In order to prevent this from occurring, marketing needs to connect sales with common data sets, providing them with the visibility that’s key to successful data-driven marketing. Marketing tech equips marketers with the ability to provide the best possible experience for their prospects and, in doing so, the best possible source of leads for their sales team.
Lead scoring
This wealth of data allows marketers to rank prospects against a scale that demonstrates the perceived value that each lead represents to the business.
However, what sets lead scoring apart from other data uses is its human element: the data provides the basic information, but the human element provides the score the data is equated against. Data needs this human element to truly realise its potential, and this has to be exercised through close alignment of marketing and sales.
Yet this is where a challenge emerges, as Duffy observes: “B2B marketers essentially have two customers: one is the prospect, who needs constant nurturing, and the other is the sales team. The only way to serve both of those groups is with good marketing tech.”
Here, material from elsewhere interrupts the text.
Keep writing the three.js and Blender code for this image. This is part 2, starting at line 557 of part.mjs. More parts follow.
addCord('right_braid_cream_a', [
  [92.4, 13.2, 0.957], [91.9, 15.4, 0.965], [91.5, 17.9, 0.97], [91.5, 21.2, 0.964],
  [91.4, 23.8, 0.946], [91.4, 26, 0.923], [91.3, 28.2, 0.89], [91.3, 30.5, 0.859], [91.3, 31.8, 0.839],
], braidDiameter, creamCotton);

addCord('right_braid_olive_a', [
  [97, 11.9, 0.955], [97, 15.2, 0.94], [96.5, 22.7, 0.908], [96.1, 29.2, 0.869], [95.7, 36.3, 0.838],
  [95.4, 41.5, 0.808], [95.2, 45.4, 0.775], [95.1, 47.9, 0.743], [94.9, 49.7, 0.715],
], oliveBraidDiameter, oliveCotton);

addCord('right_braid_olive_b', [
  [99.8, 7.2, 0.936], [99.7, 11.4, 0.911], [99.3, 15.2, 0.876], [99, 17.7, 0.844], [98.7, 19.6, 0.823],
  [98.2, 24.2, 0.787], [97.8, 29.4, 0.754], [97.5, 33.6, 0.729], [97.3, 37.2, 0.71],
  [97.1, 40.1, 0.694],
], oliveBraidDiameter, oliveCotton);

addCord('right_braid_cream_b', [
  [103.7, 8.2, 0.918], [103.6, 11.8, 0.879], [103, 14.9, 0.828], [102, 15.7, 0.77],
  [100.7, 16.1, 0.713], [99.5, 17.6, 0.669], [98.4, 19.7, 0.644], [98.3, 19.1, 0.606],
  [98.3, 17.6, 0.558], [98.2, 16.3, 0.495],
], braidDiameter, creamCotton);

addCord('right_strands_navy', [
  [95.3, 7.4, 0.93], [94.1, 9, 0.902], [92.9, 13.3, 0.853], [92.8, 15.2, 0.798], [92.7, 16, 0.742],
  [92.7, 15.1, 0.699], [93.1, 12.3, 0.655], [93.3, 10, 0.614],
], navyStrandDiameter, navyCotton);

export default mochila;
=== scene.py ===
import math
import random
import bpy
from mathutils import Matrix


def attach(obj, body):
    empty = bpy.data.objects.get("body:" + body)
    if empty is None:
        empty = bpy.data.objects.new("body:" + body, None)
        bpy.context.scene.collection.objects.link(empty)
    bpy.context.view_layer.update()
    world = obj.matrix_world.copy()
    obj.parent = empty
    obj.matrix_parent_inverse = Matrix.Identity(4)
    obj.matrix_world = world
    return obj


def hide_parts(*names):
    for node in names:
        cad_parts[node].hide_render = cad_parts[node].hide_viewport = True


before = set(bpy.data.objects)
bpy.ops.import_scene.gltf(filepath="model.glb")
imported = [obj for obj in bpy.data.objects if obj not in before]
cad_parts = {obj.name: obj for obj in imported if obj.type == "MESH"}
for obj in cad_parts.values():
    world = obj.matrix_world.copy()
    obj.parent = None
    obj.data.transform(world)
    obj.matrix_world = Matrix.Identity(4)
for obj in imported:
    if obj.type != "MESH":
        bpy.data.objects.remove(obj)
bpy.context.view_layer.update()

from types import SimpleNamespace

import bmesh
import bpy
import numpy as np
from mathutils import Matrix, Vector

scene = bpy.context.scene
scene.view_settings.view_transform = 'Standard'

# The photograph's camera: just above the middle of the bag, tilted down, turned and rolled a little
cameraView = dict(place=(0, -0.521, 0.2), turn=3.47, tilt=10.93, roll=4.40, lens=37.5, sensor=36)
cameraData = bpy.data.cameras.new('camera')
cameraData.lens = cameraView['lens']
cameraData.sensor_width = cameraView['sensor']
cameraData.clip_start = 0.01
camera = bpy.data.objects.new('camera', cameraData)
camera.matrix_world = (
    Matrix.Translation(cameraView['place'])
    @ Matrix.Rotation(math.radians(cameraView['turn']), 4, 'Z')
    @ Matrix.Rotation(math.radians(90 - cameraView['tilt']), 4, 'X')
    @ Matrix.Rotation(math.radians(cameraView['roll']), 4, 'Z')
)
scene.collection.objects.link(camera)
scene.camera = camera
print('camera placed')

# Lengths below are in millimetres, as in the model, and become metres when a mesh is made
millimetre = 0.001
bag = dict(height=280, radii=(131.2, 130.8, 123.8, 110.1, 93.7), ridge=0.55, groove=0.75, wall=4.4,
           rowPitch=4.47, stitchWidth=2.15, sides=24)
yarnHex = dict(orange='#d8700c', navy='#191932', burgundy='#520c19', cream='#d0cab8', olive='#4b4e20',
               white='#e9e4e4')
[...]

And this is why consistency and objectivity are absolutely vital during the lead scoring process, allowing both sales and marketing to determine what’s important in order to effectively nurture a lead. More importantly, it allows marketers to identify the perfect time to hand over a lead to sales for conversion.
To truly prosper from a successful lead scoring campaign, marketing and sales will also need to reconvene post-activity, collaborating again in order to cross-reference leads to ensure high-quality prospects aren’t getting hammered with messages from all angles.
And it’s not just a homogenous sales and marketing relationship that’s vital to successful data-driven marketing, as Richard Whale, head of marketing, international, Avention OneSource Solutions explains: “Depending on what your setup is, IT will have a major role to play and it’s imperative that the team is on the same journey as sales and marketing.
“All departments need to have a common understanding of what success is and what good looks like, or the implementation simply won’t work.”
Go holistic with your measurement
Data and metrics underpin everything a marketer does. As Duffy shrewdly observes: “The good thing about digital marketing is you can track everything, and the bad thing about marketing is that you can track everything.”
To combat this overload, all data needs to be kept clean and stored in one place. Big data is perilous in every sense: it’s wonderfully diverse, but potentially unmanageable if not treated with care and respect.
Poor data leads to poor decisions. To achieve data sanitisation, duplicates need to be eliminated, incomplete data fields filled in and, above all, all data needs to be constantly refreshed.
Another real danger is accumulating data in silos, resulting in a loss of focus and a failure to take a holistic view of your prospect, which is a vital technique for B2B marketers seeking to gain a comprehensive understanding of their customers.
Duffy observes: “If someone posts on your website or on social media, it’s not giving you the full picture. You have to look at the data cohesively, and in one place.”
This holistic approach allows marketers to track how each aspect of their marketing is impacting buyer behaviour, and can act accordingly. While qualitative, first-party research helps to understand the ‘why’, research from an objective third-party can often be the welcome input a brand craves.
Looking into the future with predictive analytics
Going that step further with data is not just about using your own data well, it’s about predictive analytics – the cutting edge of data – and buying in third-party data to enhance your own knowledge.
By overlaying first-party data with external data gleaned from third parties, marketers can vastly improve their understanding of their customers. Perhaps more importantly, marketers will possess the ability to identify previously untapped customers by matching them with a company’s best customer profiles and targeting them accordingly, using the combined data to find out the best time to reach them, and through which channel. That way, marketers will be able to track open rates, click-throughs and, most importantly, where the drop-offs are.
The power of this data ensures marketers can fix the drop-off issue immediately, as Duffy explains: “The power of harnessing this data means marketers can respond right away: they can take action rather than merely observing.”
Put simply, the key to successful, data-driven marketing is determining the right metrics to track and, most importantly, how to respond. Marketers know they have to make data-driven decisions, but building spreadsheets and pivot tables can be time and labour intensive, and doesn’t yield immediate results.
Predictive tools collect customer journey data, analyse their actions and note the path they took before the all-important purchase. The more of this information that can be gathered, the easier it is to predict positive outcomes: marketers will be able to tailor campaigns, hyper-personalise emails and truly deliver the best content and actions at the optimum time.
2016 has to be the year B2B marketers finally take the plunge and turn predictive analytics from theory into practice, from something they’d like to have but are too afraid to try, into something that truly drives prospect and customer engagement.